You might have to have two separate lenders for what you are trying to do - one for the primary and another for the investment properties. Some lenders will give you excellent products on primaries and absolutely terrible terms on everything else. 

My best advice is going to be to SHOP lenders. Talk to a bunch. Get their rates and terms and see what works best for you. 

When it comes to your primary, you might be well suited to work with a mortgage broker that can shop around for you and get you the best deal. When it comes to your investment property, mortgage brokers are going to be no good. You have to go with a portfolio lender. They will give you by far a better product. 

I'm closing a refinance on a rental tomorrow and I'll give you a quick run down of what I ran into over the past 2 months trying to get this done. 

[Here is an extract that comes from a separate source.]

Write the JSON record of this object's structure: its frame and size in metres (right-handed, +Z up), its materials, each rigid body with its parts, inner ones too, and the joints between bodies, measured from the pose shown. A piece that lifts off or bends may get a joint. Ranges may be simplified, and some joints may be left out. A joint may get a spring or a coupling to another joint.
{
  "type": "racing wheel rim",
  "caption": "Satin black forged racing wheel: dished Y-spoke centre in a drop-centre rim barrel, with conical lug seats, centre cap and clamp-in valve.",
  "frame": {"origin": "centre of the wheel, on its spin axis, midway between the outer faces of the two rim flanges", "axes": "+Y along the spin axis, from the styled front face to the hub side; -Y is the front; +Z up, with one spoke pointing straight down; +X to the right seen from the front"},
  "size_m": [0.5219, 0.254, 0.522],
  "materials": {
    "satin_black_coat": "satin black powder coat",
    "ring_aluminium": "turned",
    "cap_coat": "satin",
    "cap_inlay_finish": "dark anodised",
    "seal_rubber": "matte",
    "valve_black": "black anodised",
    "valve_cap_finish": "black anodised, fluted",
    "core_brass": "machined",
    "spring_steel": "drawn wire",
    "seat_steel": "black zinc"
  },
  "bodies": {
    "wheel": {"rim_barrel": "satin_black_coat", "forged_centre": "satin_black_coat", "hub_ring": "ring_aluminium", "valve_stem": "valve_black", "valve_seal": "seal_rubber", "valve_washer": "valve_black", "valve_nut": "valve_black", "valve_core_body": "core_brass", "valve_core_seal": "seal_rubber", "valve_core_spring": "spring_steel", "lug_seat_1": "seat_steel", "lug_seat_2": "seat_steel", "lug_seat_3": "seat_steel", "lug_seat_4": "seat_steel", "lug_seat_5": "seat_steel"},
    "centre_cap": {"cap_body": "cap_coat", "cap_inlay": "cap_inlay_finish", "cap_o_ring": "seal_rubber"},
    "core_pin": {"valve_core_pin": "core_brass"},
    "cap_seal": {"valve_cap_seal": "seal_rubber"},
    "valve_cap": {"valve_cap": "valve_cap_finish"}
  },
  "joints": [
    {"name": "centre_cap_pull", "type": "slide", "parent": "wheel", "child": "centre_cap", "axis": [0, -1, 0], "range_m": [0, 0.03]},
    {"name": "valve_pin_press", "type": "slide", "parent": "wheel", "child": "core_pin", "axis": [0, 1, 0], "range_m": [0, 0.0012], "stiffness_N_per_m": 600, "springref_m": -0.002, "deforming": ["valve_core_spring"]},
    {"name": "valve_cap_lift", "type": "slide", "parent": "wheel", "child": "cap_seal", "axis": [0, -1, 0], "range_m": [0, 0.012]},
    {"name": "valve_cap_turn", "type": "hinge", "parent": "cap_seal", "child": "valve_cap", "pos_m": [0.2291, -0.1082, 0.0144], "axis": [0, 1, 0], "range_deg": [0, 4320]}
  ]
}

My two primary lenders that I've done many deals with over the past few years are not doing any new loans on investment properties for the time being. I was mid refinance with one of them and they emailed me saying that the bank decided they can't proceed with my loan due to a change in their risk policy - no more investment loans! 

I spoke to every lender and mortgage broker in the area. I was running into a combination of ridiculously high rates, EXTREMELY high closing costs or a very low LTV. I finally found a lender that had very decent rates, low closing costs and a full 80% LTV. It's a newer local bank that is ambitious about expanding quickly.

It's a bit of a tricky situation right now with investment property financing but that's the great thing with the current times....if you can be creative and put in the work there are tons of opportunities. 

 Thanks @Luka Milicevic would love some intros to some of the better options in Nashville for primarys if you are open to that.